As the summer progresses, Nick eventually receives an invitation to one of Gatsby's parties. Nick encounters Jordan Baker at the party, and they meet Gatsby himself, an aloof and surprisingly young man who recognizes Nick from their same division in the war. Through Jordan, Nick later learns that Gatsby knew Daisy from a romantic encounter in 1917 and is deeply in love with her. He spends many nights staring at the green light at the end of her dock, across the bay from his mansion, hoping to one day rekindle their lost romance. Gatsby's extravagant lifestyle and wild parties are an attempt to impress Daisy in the hopes that she will one day appear again at Gatsby's doorstep. Gatsby now wants Nick to arrange a reunion between himself and Daisy. Nick invites Daisy to have tea at his house, without telling her that Gatsby will also be there.

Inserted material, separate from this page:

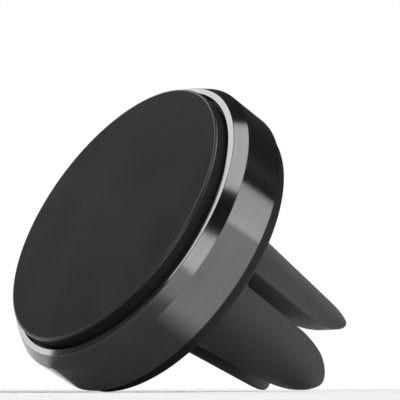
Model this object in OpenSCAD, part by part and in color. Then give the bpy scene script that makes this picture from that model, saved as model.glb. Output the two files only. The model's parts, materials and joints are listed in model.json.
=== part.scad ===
// Magnetic phone mount that clips onto a car's air vent blade.
// A round magnetic head sits on a soft clip with four prongs, split by two crossing blade slots.
// The mount is drawn leaning as it stands on a table: on the head's rear rim and the two lower prongs.
// Each piece is drawn along the head's own axis: z = 0 on the phone face, z growing towards the
// prong tips, x to the right and y down towards the table. place() then sets it in the frame:
// floor at z = 0, face towards -Y, prongs towards +Y, mirror plane at x = 0.

/* [Head] */
// Outer diameter of the metal bezel
bezel_d = 40; // [39:0.5:44]
// Gap between the soft face pad and the bezel around it
pad_gap = 0.4; // [0.3:0.1:1]
// How far the pad stands proud of the bezel's front facet
pad_proud = 1.5; // [1:0.1:2]
// Radial width of the bezel's polished front facet
facet_w = 0.8; // [0.6:0.05:1]
// How far the front facet slopes back from its inner to its outer edge
facet_fall = 0.2; // [0.05:0.05:0.4]
// Depth of the bezel, from its front facet to its rear edge
bezel_len = 7; // [7:0.1:8.6]
// Length of the bezel's conical bevel along the axis
bevel_len = 1.7; // [1.4:0.1:2.2]
// Radial depth of the bezel's conical bevel
bevel_in = 0.95; // [0.6:0.05:1.1]
// Depth of the black cover rim that shows behind the bezel
rim_h = 1.85; // [1.6:0.05:2]
// How far that rim is set in from the bezel's outside
rim_inset = 0.7; // [0.4:0.1:0.9]

/* [Magnets] */
// Diameter of each magnet
magnet_d = 10; // [8:0.5:10]
// Thickness of each magnet
magnet_h = 2; // [1.5:0.1:2]
// Distance from the head's axis to each magnet's centre
magnet_pitch_r = 8.8; // [8:0.1:9]

/* [Clip] */
// Diameter of the clip where it meets the head
clip_root_d = 19; // [18:0.2:21]
// Diameter of the cone that the prong tips lie on
clip_tip_d = 14.2; // [13:0.2:16]
// Distance from the cover to the prong tips
clip_len = 25.1; // [22:0.1:28]
// Length of the solid part of the clip, between the cover and the slots
clip_base_len = 5.6; // [5.2:0.2:7]
// Width of the slot for thin vent blades
thin_slot = 1.9; // [1.5:0.1:2.4]
// Width of the slot for thick vent blades
thick_slot = 3.8; // [3:0.1:4.4]
// Length of the curved lead-in at the end of each prong
lead_in_len = 5.1; // [4:0.1:7]
// How far the lead-in reaches from the slot into the prong
lead_in_w = 4.1; // [2.6:0.1:4.2]

/* [Swivel] */
// Diameter of the swivel post where it turns in the cover
post_d = 7.2; // [6.4:0.2:8]
// Radial clearance of the post in the cover
swivel_gap = 0.05; // [0.02:0.01:0.08]

/* [Hidden] */
$fn = 96;
eps = 0.01;
overshoot = 1;

// Depths behind the phone face, from the front of the head to the back
pad_h = 2;
pad_edge_r = 0.3;
glue_h = 0.2;
glue_inset = 0.5;
facet_z = pad_proud;
bevel_z = facet_z + bevel_len;
bezel_rear_z = facet_z + bezel_len;
carrier_z = pad_h + glue_h;
flange_h = 2.1;
lip_z = carrier_z + flange_h;
lip_h = 0.7;
wall_z = lip_z + lip_h;
carrier_h = 2.5;
yoke_z = carrier_z + carrier_h;
yoke_h = 0.6;
boss_z = yoke_z + yoke_h;
hub_h = 1.1;
hub_z = bezel_rear_z - hub_h;
cover_z = bezel_rear_z + rim_h;

// Radii inside the head
bezel_r = bezel_d / 2;
facet_out_r = bezel_r - bevel_in;
facet_in_r = facet_out_r - facet_w;
pad_r = facet_in_r - pad_gap;
lip_w = 1;
lip_r = facet_in_r - lip_w;
wall_step = 0.15;
wall_r = facet_in_r + wall_step;
wall_fit = 0.05;
carrier_gap = 0.2;
rim_r = bezel_r - rim_inset;
rim_edge_r = 0.6;
wall_t = 1.2;

// Magnets
magnet_count = 4;
pocket_gap = 0.1;
magnet_inset = 0.1;
magnet_z = carrier_z + magnet_inset;

// Screws that pull the carrier and the cover together
screw_count = 4;
screw_pitch_r = 14.6;
screw_r = 1;
screw_head_r = 1.8;
screw_head_h = 1;
screw_head_gap = 0.15;
screw_len = 6.2;
screw_hole_r = 1.15;
boss_r = 2.2;
drive_r = 0.45;
drive_h = 0.7;
pilot_h = 0.4;

// Swivel
hub_r = 6.2;
post_r = post_d / 2;
post_flange_r = 7.4;
post_flange_h = 1.2;
post_neck_r = 3.3;
barb_r = 4.9;
barb_z = 2.6;
barb_len = 1.8;
cavity_gap = 0.02;
swivel_screw_r = 1.3;
swivel_head_r = 2.7;
swivel_head_h = 1;
swivel_drive_r = 1;
swivel_drive_h = 0.6;
swivel_screw_reach = 1.4;
swivel_pilot_reach = 1.6;
washer_r = 5.2;
washer_h = 0.4;
washer_hole_r = 1.6;
dish_t = 0.25;
dish_h = 0.25;
spring_z = hub_z - dish_h - dish_t;
seat_z = spring_z - washer_h;
post_inset = 0.2;
post_top_z = hub_z + post_inset;
post_face_z = cover_z + swivel_gap;
flange_end_z = post_face_z + post_flange_h;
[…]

After an initially awkward reunion, Gatsby and Daisy reestablish their connection. They begin an affair and, after a short time, Tom grows increasingly suspicious of his wife's relationship with Gatsby. At a luncheon at the Buchanans' house, Gatsby stares at Daisy with such undisguised passion that Tom realizes Gatsby is in love with her. Though Tom is himself involved in an extramarital affair, he is deeply outraged by his wife's infidelity. He forces the group to drive into New York City, where he confronts Gatsby in a suite at the Plaza Hotel. Tom asserts that he and Daisy have a history that Gatsby could never understand, and he announces to his wife that Gatsby is a criminal whose fortune comes from bootlegging alcohol and other illegal activities. Daisy realizes that her allegiance is to Tom, and Tom contemptuously sends her back to East Egg with Gatsby, attempting to prove that Gatsby cannot hurt him.

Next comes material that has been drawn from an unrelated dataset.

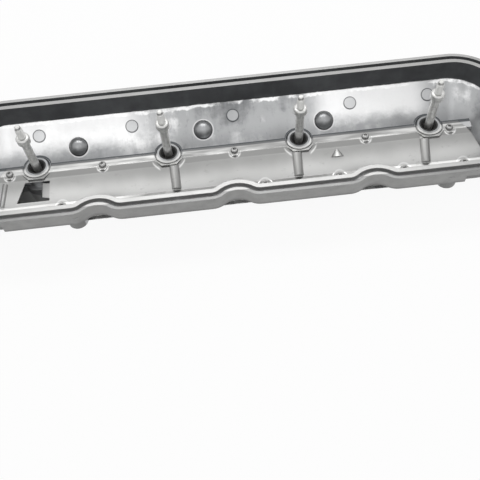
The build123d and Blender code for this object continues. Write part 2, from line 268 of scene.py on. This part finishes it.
# ledge that carries the bolts, and the bosses round their bores
ledge = {
    "z": -0.011, "half": 0.0005, "soft": 0.0002, "crease": (0.07, 0.075, 0.08), "creaseShadeY": (-0.0062, -0.0048),
    "bossLow": 0.0003, "bossHigh": 0.0045, "bossEndY": (0.030, 0.031), "bossEndX": (0.19, 0.20),
    "ring": (0.30, 0.305, 0.31), "ringThin": 0.7, "ringCloud": (0.35, 0.65), "ringSoft": 0.0004,
    "apron": (0.62, 0.62, 0.61), "apronEnd": (-0.003, 0.002),
    "bore": (0.006, 0.006, 0.006), "boreR": (0.0080, 0.0082), "boreTop": (0.0014, 0.0016),
}


def ledgeColour(tree, at, colour):
    e = ledge
    # painted shade: a dark crease along the far edge, where the ledge drops into shade
    top = product(tree, at["up"], between(tree, at["z"], e["z"] - e["half"], e["z"] + e["half"], e["soft"]))
    colour = mixColour(tree, product(tree, top, step(tree, at["y"], *e["creaseShadeY"])), colour, e["crease"])
    # boss: ring round the bore, painted shade of the crease behind it, smooth apron before it
    inRow = away(tree, step(tree, at["absX"], *e["bossEndX"]))
    boss = product(tree, between(tree, at["z"], e["z"] + e["bossLow"], e["z"] + e["bossHigh"], e["soft"]),
                   away(tree, step(tree, at["absY"], *e["bossEndY"])), inRow)
    ringTone = mottled(tree, at["blotch"], e["ringCloud"], e["ring"], e["ringThin"])
    behind = step(tree, at["fore"], *e["apronEnd"])
    ringR = boltRow["ringR"] * mm
    beyond = step(tree, at["fromBolt"], ringR - e["ringSoft"], ringR + e["ringSoft"])
    rimTone = mixColour(tree, behind, e["apron"], e["crease"])
    colour = mixColour(tree, boss, colour, mixColour(tree, beyond, ringTone, rimTone))
    at["apron"] = product(tree, boss, beyond, away(tree, behind))
    # painted shade: the bore is painted near black, as if deep in shade
    low, high = e["boreTop"]
    bore = product(tree, away(tree, step(tree, at["fromBolt"], *e["boreR"])),
                   away(tree, step(tree, at["z"], e["z"] + low, e["z"] + high)), inRow)
    return mixColour(tree, bore, colour, e["bore"])


# domes over the bracket bosses: middles of the balls, and how the wall leans
domes = {
    "balls": ((-0.1399, 0.0368, -0.0389), (-0.0252, 0.0394, -0.0370), (0.086, 0.0368, -0.0389)),
    "lean": (0.581, 0.814), "sink": 0.0045, "haloR": (0.0107, 0.0111), "haloHighlightShare": 0.6, "haloHighlightTone": 0.8,
    "colour": (0.36, 0.365, 0.37), "thin": 0.75, "cloud": (0.35, 0.65), "edge": (0.05, 0.052, 0.055),
    "foot": 0.0003, "edgeFrom": 0.0004, "edgeTo": 0.0020,
}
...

When Nick, Jordan, and Tom drive through the valley of ashes, however, they discover that Gatsby's car has struck and killed Myrtle, Tom's lover. They rush back to Long Island, where Nick learns from Gatsby that Daisy was driving the car at the time of the accident, but that Gatsby intends to take the blame. The next day, Tom tells Myrtle's husband, George, that Gatsby was the driver of the car. George, who has leapt to the conclusion that the driver of the car that killed Myrtle must have been her lover, tracks Gatsby to his mansion and fatally shoots both Gatsby and himself. Nick stages what turns out to be a very small funeral for Gatsby, ends his relationship with Jordan, and moves back to the Midwest to escape the disgust he feels for the people surrounding Gatsby's life and for the moral decay and emptiness of the wealthy of the East Coast.
Major characters
Nicholas "Nick" Carraway — a Yale graduate originating from the Midwest, a World War I veteran, and, at the start of the plot, a newly arrived resident of West Egg, who is aged 29 (later 30). He also serves as the first-person narrator of the novel. He is Gatsby's next-door neighbor and a bond salesman. Easy-going, occasionally sarcastic, and initially optimistic, though this latter quality fades as the novel progresses.

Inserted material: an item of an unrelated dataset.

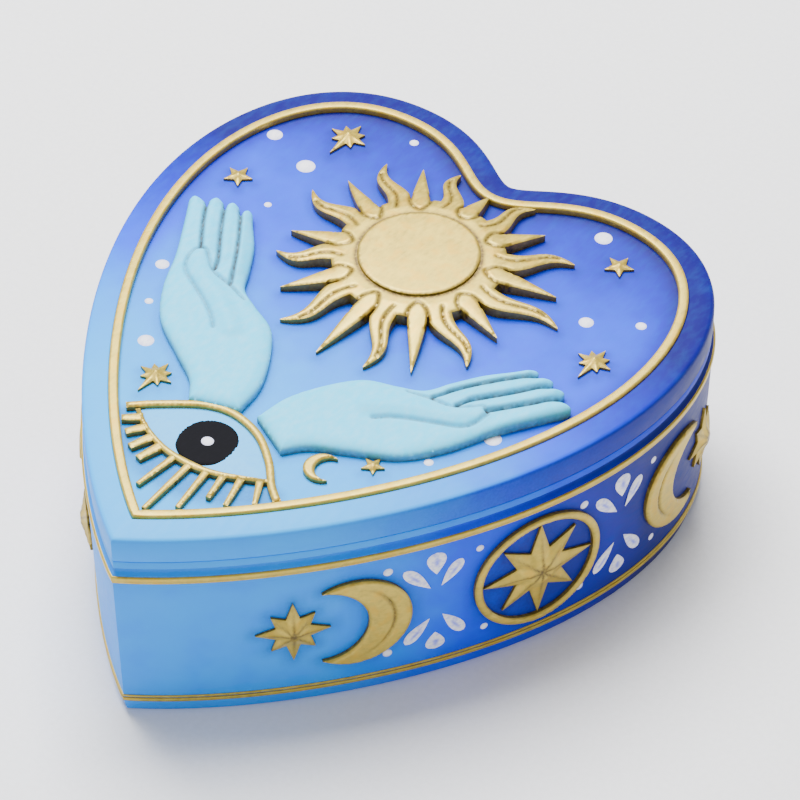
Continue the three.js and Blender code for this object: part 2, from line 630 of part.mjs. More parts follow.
function bedplate() {
  const y = BED.y / 2;
  const ledgeTop = DRUM_Z - COMB.thickness / 2;
  const ledge = box(DRUM.start, DRUM_END, COMB_HEEL_Y, COMB_HEEL_Y + LEDGE_DEPTH, 0, ledgeTop);
  const post = box(POST_X, POST_X + SHEET, -4, 4, 0, DRUM_Z + 3);
  return cut(
    join(box(BED.start, BED_END, -y, y, 0, BED.z), post, ledge),
    axle(DRUM_ARBOR_RADIUS + RUNNING, POST_X - 1, POST_X + SHEET + 1, 0, DRUM_Z),
    rod(ARBOR_RADIUS + RUNNING, -1, BED.z + 1, BARREL.x, 0),
    ...BED_SCREWS.map(([a, b]) => rod(SCREW.radius + RUNNING, -1, BED.z + 1, a, b, 20)),
    ...COMB_SCREWS.map(([a, b]) => rod(SMALL_SCREW.radius + RUNNING, DRUM_Z - 5, DRUM_Z + 1, a, b, 16)),
  );
}

function springHousing() {
  const top = BED.z + BARREL.height;
  return cut(
    rod(BARREL.radius, BED.z, top, BARREL.x, 0, 40),
    rod(BARREL.radius - BARREL.wall, BED.z - 1, top - BARREL.wall, BARREL.x, 0, 40),
    rod(ARBOR_RADIUS + RUNNING, BED.z, top + 1, BARREL.x, 0),
  );
}

function mainspring() {
  const outer = [];
  const inner = [];
  const steps = SPIRAL.turns * 18;
  const room = BARREL.radius - BARREL.wall - RELIEF_GAP - SPIRAL.strip - SPIRAL.start;
  for (let i = 0; i <= steps; i++) {
    const angle = (i / 18) * 2 * Math.PI;
    const radius = SPIRAL.start + (room * i) / steps;
    outer.push([(radius + SPIRAL.strip) * Math.cos(angle), (radius + SPIRAL.strip) * Math.sin(angle)]);
    inner.unshift([radius * Math.cos(angle), radius * Math.sin(angle)]);
  }
  return prism(polygon([...outer, ...inner]), SPIRAL.height).translate(BARREL.x, 0, BED.z + RELIEF_GAP);
}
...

Jay Gatsby (originally James Gatz) — a young, mysterious millionaire with shady business connections (later revealed to be a bootlegger), originally from North Dakota. He is obsessed with Daisy Buchanan, whom he had met when he was a young officer stationed in the South during World War I. The character is based on the bootlegger and former World War I officer Max Gerlach, according to Some Sort of Epic Grandeur, Matthew J Bruccoli's biography of F. Scott Fitzgerald. Gatsby is said to have briefly studied at Trinity College, Oxford in England after the end of World War I.[5]
Daisy Buchanan (née Fay) — an attractive and effervescent, if shallow and self-absorbed, young woman, identified as a flapper.[6] She is Nick's second cousin, once removed; and the wife of Tom Buchanan. Daisy is believed to have been inspired by Fitzgerald's own youthful romances with Ginevra King. Daisy once had a romantic relationship with Gatsby, before she married Tom. Her choice between Gatsby and Tom is one of the central conflicts in the novel.
Thomas "Tom" Buchanan — a millionaire who lives on East Egg, and Daisy's husband. Tom is an imposing man of muscular build with a "husky tenor" voice and arrogant demeanor, a former football star at Yale. Buchanan has parallels with William Mitchell, the Chicagoan who married Ginevra King. Buchanan and Mitchell were both Chicagoans with an interest in polo. Like Ginevra's father, whom Fitzgerald resented, Buchanan attended Yale and is a white supremacist.[7]
Jordan Baker — Daisy Buchanan's long-time friend with "autumn-leaf yellow hair", a firm athletic body, and an aloof attitude. She is Nick Carraway's girlfriend for most of the novel and an amateur golfer with a slightly shady reputation and a penchant for untruthfulness. Fitzgerald told Maxwell Perkins that Jordan was based on the golfer Edith Cummings, a friend of Ginevra King.[7] Her name is a play on the two then-popular automobile brands, the Jordan Motor Car Company and the Baker Motor Vehicle, alluding to Jordan's "fast" reputation and the freedom now presented to Americans, especially women, in the 1920s.[citation needed]
George B. Wilson — a mechanic and owner of a garage. Both Tom Buchanan and George's own wife, Myrtle Wilson, the former of whom describes him as "so dumb he doesn't know he's alive", dislike Wilson. When he learns of the death of his wife, he shoots and kills Gatsby, wrongly believing he had been driving the car that killed Myrtle, and then kills himself.
Myrtle Wilson — George's wife, and Tom Buchanan's mistress. Myrtle, who possesses a fierce vitality, is desperate to find refuge from her complacent marriage, but unfortunately this leads to her tragic ending. She is accidentally killed after being hit by a car driven by Daisy, though Gatsby takes the blame for it.
Meyer Wolfshiem — a Jewish friend and mentor of Gatsby's, described as a gambler who fixed the World Series. Wolfshiem (in some editions spelled "Wolfsheim"[note 1]) appears only twice in the novel, the second time refusing to attend Gatsby's funeral. He is a clear allusion to Arnold Rothstein, a New York crime kingpin who was notoriously blamed for the Black Sox Scandal which tainted the 1919 World Series.[10]